For the next five years, Poole and the Ramblers were a popular band. The band's sound remained consistent, although several members came and left. The band recorded over 60 songs for Columbia Records during the 1920s, including "Sweet Sunny South", "White House Blues", "He Rambled", and "Take a Drink on Me". Former railroad engineer Roy Harvey was one of the guitarists. Fiddlers in various recording sessions were Posey Rorer, Lonnie Austin and Odell Smith.
Bill C. Malone, in his history of country music, Country Music, U.S.A., says, "The Rambler sound was predictable: a bluesy fiddle lead, backed up by long, flowing, melodic guitar runs and the finger-style banjo picking of Poole. Predictable as it may be, it was nonetheless outstanding. No string band in early country music equaled the Ramblers' controlled, clean, well-patterned sound."
Poole composed few, if any, of his recordings. Nevertheless, his dynamic renditions were popular with a broad audience in the Southeast United States. He is considered a primary source for old-time music revivalists and aficionados. Songs like "Bill Morgan and His Gal", "Milwaukee Blues", and "Leavin' Home", have been resurrected by banjo players. Poole developed a unique fingerpicking style, a blend of melody, arpeggio, and rhythm.

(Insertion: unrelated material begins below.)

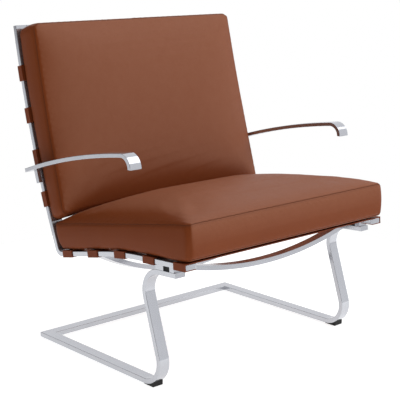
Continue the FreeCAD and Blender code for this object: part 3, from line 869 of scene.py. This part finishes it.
edge_leather = leather_material("cut_edge", EDGE_PALE, EDGE_DEEP, 0.5 * PEBBLE, 0.5, 1e-4)


def on_skin(piece, line):
    """The nearest points of a skin, with the outward directions there."""
    skin = skin_of(piece)
    found = [skin.find_nearest(Vector(p)) for p in line]
    return np.array([f[0] for f in found]), np.array([f[1] for f in found])


def unit(vectors):
    return vectors / np.linalg.norm(vectors, axis=-1, keepdims=True)


def resampled(line, pitch):
    """Evenly spaced points of a closed line."""
    closed = np.concatenate([line, line[:1]])
    walked = np.concatenate([[0.0], np.cumsum(np.linalg.norm(np.diff(closed, axis=0), axis=1))])
    count = int(walked[-1] / pitch)
    evenly = np.linspace(0.0, walked[-1], count, endpoint=False)
    return np.stack([np.interp(evenly, walked, closed[:, k]) for k in range(3)], axis=1)


def laid_out(piece, line, closed):
    """A line brought onto the skin, with its direction and the outward direction at each point."""
    line, normal = on_skin(piece, line)
    ahead = np.roll(line, -1, axis=0) - np.roll(line, 1, axis=0) if closed else np.gradient(line, axis=0)
    way = unit(ahead)
    return line, way, unit(normal - way * np.sum(normal * way, axis=1, keepdims=True))


def cut_edge(piece, cushion, high):
    line, way, out = laid_out(piece, resampled(cushion.seam(high), EDGE_STEP), True)
    name = "%s_edge_%s" % (cushion.name, "high" if high else "low")
    tube = closed_tube(name, line, out, np.cross(way, out), EDGE, edge_leather)
    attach(tube, cushion.name)


def stitch_row(piece, cushion):
    """A row on the side strip, beside the high seam: grains with pointed ends and square waists."""
    height = cushion.thickness(cushion.s) - STITCH_SETBACK
    row = resampled(cushion.place(cushion.x, cushion.s, height), STITCH_PITCH)
    line, way, out = laid_out(piece, row, True)
    axes = np.stack([way, np.cross(out, way), out], axis=1)
    half, waist = STITCH / 2.0, STITCH / 4.0
    square = [[THREAD * np.cos(a), THREAD * np.sin(a)] for a in np.arange(4) * np.pi / 2.0]
    waists = [[end] + corner for end in (-waist, waist) for corner in square]
    shape = np.array([[-half, 0, -THREAD]] + waists + [[half, 0, -THREAD]])
    tris = [[0, 1 + (k + 1) % 4, 1 + k] for k in range(4)]
    tris += [[1 + k, 1 + (k + 1) % 4, 5 + (k + 1) % 4] for k in range(4)]
    tris += [[1 + k, 5 + (k + 1) % 4, 5 + k] for k in range(4)]
    tris += [[9, 5 + k, 5 + (k + 1) % 4] for k in range(4)]
    stitches = repeated(cushion.name + "_stitches_high", shape, tris, line, axes, thread)
    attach(stitches, cushion.name)


for piece, cushion in ((seat_piece, seat), (back_piece, back)):
    for high in (0.0, 1.0):
        cut_edge(piece, cushion, high)
    stitch_row(piece, cushion)
    print("sewn:", cushion.name)

# %% [markdown]
# ## Zips
#
# Each cover opens with a zip, so that the foam can be taken out: at the rear of the seat and under
# the back. A zip is a woven tape, two rows of metal teeth that mesh, and a slider with a pull. We lay
# all three on the finished skin, along a line half way up the side strip.

# %% Zips
ZIP_HALF = 0.24
TAPE_HALF = 0.004
TAPE_THICK = 0.0004
TOOTH_PITCH = 0.0026
TOOTH_STAGGER = 0.0006
TOOTH = (0.0011, 0.0022, 0.0010, 0.0006)
SLIDER = (0.0090, 0.0064, 0.0014, 0.0012)
SLIDER_POINT = -8
PULL = (0.0160, 0.0040, 0.0008, 0.0020)
PULL_POINT = -12


def block(along, across, up, middle):
    """Corners and faces of a small box whose middle stands at a height above the skin."""
    corners = np.array([[i, j, k] for i in (-0.5, 0.5) for j in (-0.5, 0.5) for k in (-0.5, 0.5)])
    faces = [[0, 1, 3, 2], [4, 6, 7, 5], [0, 4, 5, 1], [2, 3, 7, 6], [0, 2, 6, 4], [1, 5, 7, 3]]
    return corners * [along, across, up] + [0.0, 0.0, middle], faces


def zip_parts(piece, cushion, end):
    """Tape as a flat band on the skin, teeth left and right in turn, slider near one end."""
    x = np.linspace(-ZIP_HALF, ZIP_HALF, int(2.0 * ZIP_HALF / TOOTH_PITCH)) / cushion.half_width
    s = np.full(len(x), end)
    line, way, out = laid_out(piece, cushion.place(x, s, cushion.thickness(s) / 2.0), False)
    across = np.cross(out, way)
    axes = np.stack([way, across, out], axis=1)
    signs = ((-1, -1), (1, -1), (1, 1), (-1, 1))
    ring = [across * j * TAPE_HALF + out * k * TAPE_THICK for j, k in signs]
    rings = line[:, None, :] + np.stack(ring, axis=1)
    band = closed_skin(cushion.name + "_zip_tape", rings, line[0], line[-1], tape)
    sideways = np.where(np.arange(len(x)) % 2 == 0, 1.0, -1.0)[:, None] * TOOTH_STAGGER * across
    teeth = repeated(cushion.name + "_zip_teeth", *block(*TOOTH), line + sideways, axes, steel)
    there = slice(SLIDER_POINT, SLIDER_POINT + 1)
    slider = repeated(cushion.name + "_zip_slider", *block(*SLIDER), line[there], axes[there], steel)
    there = slice(PULL_POINT, PULL_POINT + 1)
    pull = repeated(cushion.name + "_zip_pull", *block(*PULL), line[there], axes[there], steel)
    for part, finish in ((band, "zip_tape"), (teeth, "steel"), (slider, "steel"), (pull, "steel")):
        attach(part, cushion.name)
        part.data.polygons.foreach_set("use_smooth", np.zeros(len(part.data.polygons), dtype=bool))
    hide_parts(cushion.name + "_zip")
    return len(teeth.data.polygons)


for piece, cushion, end in ((seat_piece, seat, 1.0), (back_piece, back, -1.0)):
    print(cushion.name, "zip, faces in its teeth:", zip_parts(piece, cushion, end))

# %% [markdown]
# ## Floor, light and camera
#
# The chair stands on a pale floor. Chrome needs something to mirror: the room is bright to the right
# and above, and dim to the left. The floor glows a little, as a lit paper sweep does, so
# that shadows stay soft.

# %% Floor
FLOOR_HALF = 1.15
FLOOR_GLOW = 0.80
FLOOR_DEEP = (0.50, 0.50, 0.50, 1.0)
FLOOR_PALE = (0.53, 0.53, 0.53, 1.0)


def floor_material():
    material, net = new_material("pale_floor")
    tint = noise(net, object_place(net), 1.5, 2.0)
    finish_material(net, {
        "Base Color": mix_colours(net, tint, FLOOR_DEEP, FLOOR_PALE),
        "Roughness": 0.8,
        "Emission Color": (1.0, 1.0, 1.0, 1.0),
        "Emission Strength": FLOOR_GLOW,
    })
    return material


corner = FLOOR_HALF * np.array([[-1, -1, 0], [1, -1, 0], [1, 1, 0], [-1, 1, 0]], dtype=float)
floor = new_piece("pale_floor", corner, [[0, 1, 2, 3]], floor_material())
floor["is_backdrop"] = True
print("floor", 2 * FLOOR_HALF, "m wide")


# %% World
DIM_WALL = 0.12
RIGHT_WALL = 0.85
CEILING = 0.55
LOWER_HALF = 0.90
BRIGHTEST = 2.0
LIGHT_SIZE = (2.6, 2.2)
LIGHT_PLACE = (1.5, -1.45, 2.9)
LIGHT_TARGET = (0.0, 0.1, 0.5)


def build_world():
    world = bpy.data.worlds.new("studio")
    bpy.context.scene.world = world
    world.use_nodes = True
    net = Net(world.node_tree)
    direction = net.node("ShaderNodeTexCoord")["Generated"]
    split = net.node("ShaderNodeSeparateXYZ", None, {"Vector": direction})
    right = smooth_step(net, split["X"], -0.30, 0.40)
    above = smooth_step(net, split["Z"], 0.30, 0.80)
    below = smooth_step(net, split["Z"], -0.10, -0.02, 1.0, 0.0)
    wall = DIM_WALL + RIGHT_WALL * right + CEILING * above * (1 - right)
    bright = wall + (LOWER_HALF - wall) * below
    full = (BRIGHTEST, BRIGHTEST, 1.02 * BRIGHTEST, 1.0)
    room = mix_colours(net, bright * (1.0 / BRIGHTEST), (0.0, 0.0, 0.0, 1.0), full)
    seen = net.node("ShaderNodeLightPath")["Is Camera Ray"]
    colour = mix_colours(net, seen, room, (1.0, 1.0, 1.0, 1.0))
    light = net.node("ShaderNodeBackground", None, {"Color": colour, "Strength": 1.0})["Background"]
    net.node("ShaderNodeOutputWorld", None, {"Surface": light})


def soft_light(name, size, power, place, target):
    data = bpy.data.lights.new(name, "AREA")
    data.shape = "RECTANGLE"
    data.size, data.size_y = size
    data.energy = power
    lamp = bpy.data.objects.new(name, data)
    bpy.context.scene.collection.objects.link(lamp)
    lamp.location = place
    lamp.rotation_euler = (Vector(target) - Vector(place)).to_track_quat("-Z", "Y").to_euler()


build_world()
soft_light("key_light", LIGHT_SIZE, 34.0, LIGHT_PLACE, LIGHT_TARGET)
print("world and one soft light")

# %% [markdown]
# The camera stands in front and to the left of the chair, a little above its back, with a long lens.
# Its place was worked out from the photograph's vanishing points and the chair's known sizes.

# %% Camera
FRAME_PIXELS = 400.0
FOCAL_PIXELS = 1070.5
HORIZON_CENTRE = 163.3
SENSOR = 36.0
CAMERA_PLACE = Vector((-1.8637, -2.0588, 0.9867))
CAMERA_WAY = Vector((0.6596, 0.7288, -0.1836))


def build_camera():
    data = bpy.data.cameras.new("camera")
    data.sensor_width = SENSOR
    data.lens = FOCAL_PIXELS / FRAME_PIXELS * SENSOR
    data.shift_y = (HORIZON_CENTRE - FRAME_PIXELS / 2.0) / FRAME_PIXELS
    data.clip_end = 50.0
    camera = bpy.data.objects.new("camera", data)
    bpy.context.scene.collection.objects.link(camera)
    camera.location = CAMERA_PLACE
    camera.rotation_euler = CAMERA_WAY.to_track_quat("-Z", "Y").to_euler()
    bpy.context.scene.camera = camera


build_camera()
bpy.context.scene.view_settings.view_transform = "Standard"
print("camera set")

# %% [markdown]
# Last, we write down the boxes of the solids and of the finished chair, so that the two can be
# compared, and hand the scene over.

# %% Sizes, and finish
low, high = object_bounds()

Poole had been invited to Hollywood to play background music for a film, but died before getting there. He died after a heart attack due to alcohol poisoning in May 1931. According to some reports, he'd been disheartened by the slump in record sales due to the Depression.

Legacy

Poole's music enjoyed a revival in the 1960s, and his renditions have been rerecorded by numerous artists, such as John Mellencamp with "White House Blues", The Chieftains, New Lost City Ramblers, Holy Modal Rounders and Hot Tuna with "Hesitation Blues", and Joan Baez with "Sweet Sunny South". The Grateful Dead's popular song "Deal" was influenced by "Don't Let Your Deal Go Down". His recordings have also appeared on numerous compilations of old-time music. Since 1995, Poole's legacy has been carried on every year in Eden, North Carolina during the month of June when the Piedmont Folk Legacies, Inc, a non-profit organization, hosts the Charlie Poole Music Festival. Bob Dylan in his Nobel Lecture acknowledged Poole and several lyrics of his song "You Ain't Talkin To Me".

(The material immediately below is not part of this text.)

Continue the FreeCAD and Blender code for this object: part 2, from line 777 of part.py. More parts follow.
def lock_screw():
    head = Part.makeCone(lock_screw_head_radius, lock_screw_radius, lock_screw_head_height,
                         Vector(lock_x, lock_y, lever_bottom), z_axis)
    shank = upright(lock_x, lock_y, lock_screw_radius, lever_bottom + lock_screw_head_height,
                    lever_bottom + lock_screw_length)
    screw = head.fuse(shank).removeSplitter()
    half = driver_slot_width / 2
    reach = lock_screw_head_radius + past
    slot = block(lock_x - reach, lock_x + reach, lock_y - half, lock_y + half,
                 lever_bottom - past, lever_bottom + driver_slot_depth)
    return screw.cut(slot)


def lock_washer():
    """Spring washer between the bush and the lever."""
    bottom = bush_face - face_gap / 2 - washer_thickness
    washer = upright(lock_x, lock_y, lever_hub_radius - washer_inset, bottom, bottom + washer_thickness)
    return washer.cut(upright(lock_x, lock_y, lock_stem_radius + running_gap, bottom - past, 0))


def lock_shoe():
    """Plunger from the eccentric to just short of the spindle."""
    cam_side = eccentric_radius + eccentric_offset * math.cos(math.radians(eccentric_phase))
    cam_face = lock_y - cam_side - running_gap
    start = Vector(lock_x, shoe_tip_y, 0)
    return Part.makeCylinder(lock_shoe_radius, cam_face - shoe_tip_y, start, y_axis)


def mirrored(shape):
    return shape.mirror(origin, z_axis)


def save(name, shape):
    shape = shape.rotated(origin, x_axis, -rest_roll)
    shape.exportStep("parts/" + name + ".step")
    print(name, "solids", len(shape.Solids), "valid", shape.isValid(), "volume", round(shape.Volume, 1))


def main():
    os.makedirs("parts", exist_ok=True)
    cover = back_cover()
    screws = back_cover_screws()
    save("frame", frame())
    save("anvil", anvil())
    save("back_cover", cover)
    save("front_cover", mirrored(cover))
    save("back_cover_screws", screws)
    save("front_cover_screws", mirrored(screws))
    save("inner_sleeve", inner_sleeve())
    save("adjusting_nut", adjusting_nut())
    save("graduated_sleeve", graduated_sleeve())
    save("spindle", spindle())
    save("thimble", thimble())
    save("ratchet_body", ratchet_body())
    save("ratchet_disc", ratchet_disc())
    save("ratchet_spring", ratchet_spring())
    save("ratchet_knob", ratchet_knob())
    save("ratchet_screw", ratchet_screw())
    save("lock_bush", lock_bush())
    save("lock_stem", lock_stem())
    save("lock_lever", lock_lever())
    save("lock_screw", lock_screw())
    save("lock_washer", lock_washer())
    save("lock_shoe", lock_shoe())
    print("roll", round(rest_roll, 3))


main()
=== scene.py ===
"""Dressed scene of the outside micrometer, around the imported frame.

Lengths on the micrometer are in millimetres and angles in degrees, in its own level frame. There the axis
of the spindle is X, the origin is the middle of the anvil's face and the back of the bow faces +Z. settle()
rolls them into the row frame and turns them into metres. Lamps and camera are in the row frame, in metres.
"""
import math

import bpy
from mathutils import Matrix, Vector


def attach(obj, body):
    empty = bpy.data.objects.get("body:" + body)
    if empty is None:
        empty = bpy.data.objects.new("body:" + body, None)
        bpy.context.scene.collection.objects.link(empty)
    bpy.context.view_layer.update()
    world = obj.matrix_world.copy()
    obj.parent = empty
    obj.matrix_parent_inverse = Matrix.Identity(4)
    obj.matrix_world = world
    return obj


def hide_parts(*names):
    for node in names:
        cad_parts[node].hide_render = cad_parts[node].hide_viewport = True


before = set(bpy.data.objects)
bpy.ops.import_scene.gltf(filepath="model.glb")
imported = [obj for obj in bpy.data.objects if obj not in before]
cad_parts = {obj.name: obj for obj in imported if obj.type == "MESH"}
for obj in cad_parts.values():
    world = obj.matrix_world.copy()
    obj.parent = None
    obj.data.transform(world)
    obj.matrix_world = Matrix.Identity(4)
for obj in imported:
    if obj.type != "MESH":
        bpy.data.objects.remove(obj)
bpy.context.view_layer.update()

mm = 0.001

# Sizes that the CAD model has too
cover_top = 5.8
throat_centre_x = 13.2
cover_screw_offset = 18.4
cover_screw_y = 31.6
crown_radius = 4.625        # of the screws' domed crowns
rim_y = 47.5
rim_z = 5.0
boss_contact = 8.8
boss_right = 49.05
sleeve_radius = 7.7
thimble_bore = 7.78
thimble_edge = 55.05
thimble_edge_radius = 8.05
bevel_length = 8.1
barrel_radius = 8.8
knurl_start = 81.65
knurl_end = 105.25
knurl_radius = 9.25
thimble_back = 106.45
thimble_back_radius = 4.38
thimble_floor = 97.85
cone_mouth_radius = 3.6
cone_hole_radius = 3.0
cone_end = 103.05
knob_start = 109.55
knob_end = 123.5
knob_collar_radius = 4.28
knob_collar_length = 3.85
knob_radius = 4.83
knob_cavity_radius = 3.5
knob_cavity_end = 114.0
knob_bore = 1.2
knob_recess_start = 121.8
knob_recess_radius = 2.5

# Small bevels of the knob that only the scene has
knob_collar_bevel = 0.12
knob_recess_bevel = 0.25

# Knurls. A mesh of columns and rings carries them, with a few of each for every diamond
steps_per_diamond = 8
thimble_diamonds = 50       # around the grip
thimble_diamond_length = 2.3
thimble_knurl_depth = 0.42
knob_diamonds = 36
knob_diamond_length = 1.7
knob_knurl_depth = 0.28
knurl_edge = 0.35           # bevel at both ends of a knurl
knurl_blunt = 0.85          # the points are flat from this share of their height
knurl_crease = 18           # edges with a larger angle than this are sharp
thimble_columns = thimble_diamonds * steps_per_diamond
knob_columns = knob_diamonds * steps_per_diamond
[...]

Columbia issued a three-CD box set of his music, entitled You Ain't Talkin' to Me: Charlie Poole and the Roots of Country Music in 2005. The album, produced by Henry "Hank" Sapoznik, was nominated for three Grammy Awards. It chronicles the music made for Columbia by Poole and the North Carolina Ramblers between 1925 and 1931, including such important songs as "Don't Let Your Deal Go Down", "Can I Sleep in Your Barn Tonight, Mister?", "Old and Only in the Way", and "White House Blues", adapted by John Mellencamp, who in 2004 updated the politically charged lyrics and changed the title to "To Washington". In addition to 43 of Poole's original recordings, the package features performances by other early roots music players and singers, including Fred Van Eps, Arthur Collins, Billy Murray, Floyd Country Ramblers, Uncle Dave Macon and The Red Fox Chasers.
The original liner notes, by Peter Stampfel, state, "Charlie Poole and the North Carolina Ramblers recorded an incredible number of songs that are personal favorites of mine. Poole is, in fact, one of the great musicians of the century. No doubt about it." The album's cover art was created by Robert Crumb, the celebrated illustrator and an old-time music aficionado.

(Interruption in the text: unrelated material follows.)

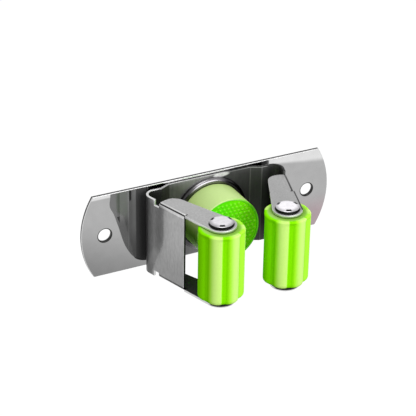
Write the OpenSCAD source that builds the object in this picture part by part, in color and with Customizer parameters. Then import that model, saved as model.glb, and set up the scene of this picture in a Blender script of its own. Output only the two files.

Kinney Rorer penned a biography of Charlie Poole, entitled Ramblin' Blues: The Life and Songs of Charlie Poole in 1982. Rorer is a descendant of Poole's fiddler Posey Rorer, and is the banjo player for the old-time music group The New North Carolina Ramblers.
Production of a documentary on Poole's life, tentatively titled North Carolina Rambler, was announced in 2007 by producer-director-cinematographer George Goehl. However, no word on the film's progress is available.
A double-CD album paying tribute to Poole was released by singer-songwriter Loudon Wainwright III in August 2009. The album, entitled , features 30 tracks, including new versions of songs originally recorded by Poole, as well as tunes composed by Wainwright and producer Dick Connette on the artist's life and times; it was awarded the Grammy for 'Best Traditional Folk Album' at the 52nd Annual Grammy Awards.